* 1 cup butter
* 1 1/2 cups light brown sugar
* 1 tablespoon pumpkin pie spice
* 2 teaspoons vanilla
* 1 teaspoon kosher salt
* 1 teaspoon baking powder
* 1 egg
* 1 cup pumpkin puree
* 2 1/4 cups all purpose flour
* 2 cups white chips
In a medium sauce pan over medium heat, melt the butter and bring to a boil. Once the butter is boiling, continue cooking the butter while swirling the pan frequently to avoid burning. When the butter becomes a deep amber color, remove it from the heat and allow to cool for 20 minutes.
Preheat oven to 350°F. Line a 9×13 pan with foil or parchment paper and coat with nonstick spray.
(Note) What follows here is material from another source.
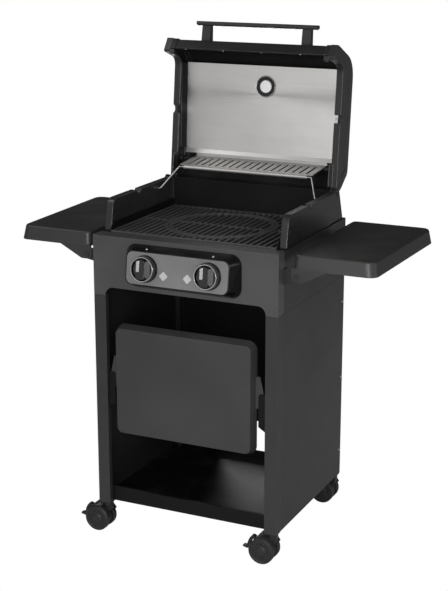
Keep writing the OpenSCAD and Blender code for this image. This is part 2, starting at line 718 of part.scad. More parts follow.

Set aside.
In a large mixing bowl combine the cooled butter and sugar. Using a wooden spoon or rubber spatula, stir to combine. Add in the pumpkin pie spice, vanilla, salt, baking powder, egg, and pumpkin and mix until smooth. Alternately you could do this with a stand mixer fitted with the paddle attachment on the low setting.
Evenly mix in the flour until incorporated. Stir in the white chips.
Spread the batter evenly into the prepared pan. Bake for 30-35 minutes, or until set in the middle.
Allow the blondies to cool completely before slicing into bars.